[Aim]
Read the listing below and copy out every line that holds "manifold".

[Given data]
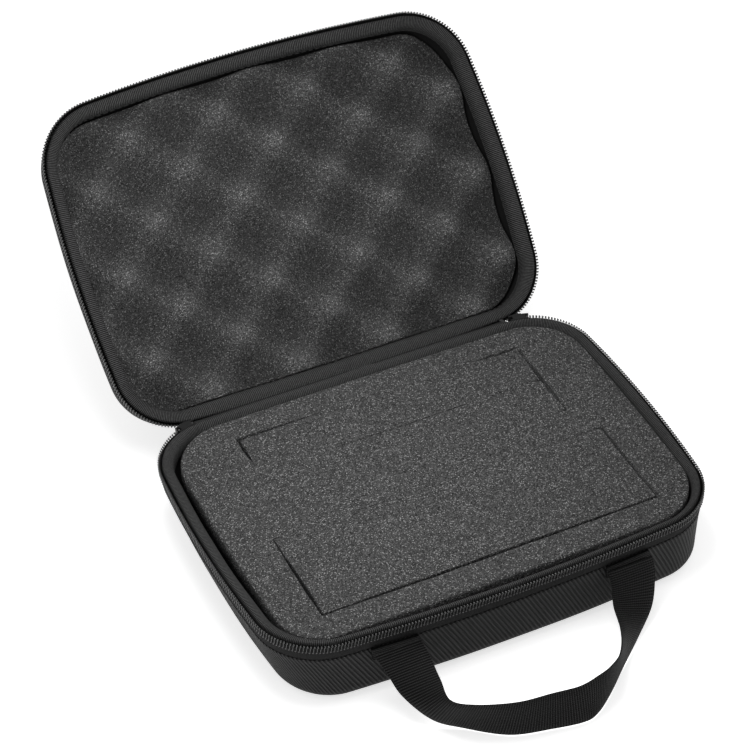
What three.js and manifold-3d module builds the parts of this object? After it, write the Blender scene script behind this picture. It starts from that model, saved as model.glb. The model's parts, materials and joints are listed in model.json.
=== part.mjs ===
// Semi-hard zip case, 264 x 191 mm, open: a moulded base and lid joined by a cloth hinge along
// the back, a coil zip round the other three sides, a webbing handle on the front, a cut foam
// block in the base and an egg-crate pad in the lid.
// Millimetres, +Z up. The origin is the middle of the base's underside; the hinge is at +Y.
// "offset" is the distance outwards from the zip's outer line, "depth" the distance away from
// the plane where base and lid meet.
import * as THREE from "three";
import { mergeVertices } from "three/addons/utils/BufferGeometryUtils.js";
import Module from "manifold-3d";

const wasm = await Module();
wasm.setup();

// Outer line of the zip, made of four shallow arcs and four round corners
const HALF_WIDTH = 132;
const FRONT_REACH = 97.8;
const BACK_REACH = 93;
const SIDE_RADIUS = 711;
const FRONT_RADIUS = 1150;
const BACK_RADIUS = 9000;
const FRONT_CORNER = 38;
const REAR_CORNER = 36;

// Base and lid
const BASE_DEPTH = 45;
const LID_DEPTH = 30;
const EDGE_ROUNDING = 10;
const WALL = 4.4;
const DRAFT_DEG = 9.5;
const LINING_THICKNESS = 0.5;
const GAP = 0.3;
const HALF_SEAM = 0.15;
const SEAM_DEPTH = 11.5;
const SEAM_OFFSET = -1.9;
const TAPE_SEAT = [-3.05, -2.05];
const LAND_DEPTH = 6.4;
const LAND_OFFSET = -3.6;
const INNER_OFFSET = -6.3;
const BASE_LEAN = [3, -4.5];
const BASE_NARROWING = 1.5;
const BASE_BINDING_INNER = -7.6;
const LID_BINDING_INNER = -9.4;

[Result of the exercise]
What three.js and manifold-3d module builds the parts of this object? After it, write the Blender scene script behind this picture. It starts from that model, saved as model.glb. The model's parts, materials and joints are listed in model.json.
import Module from "manifold-3d";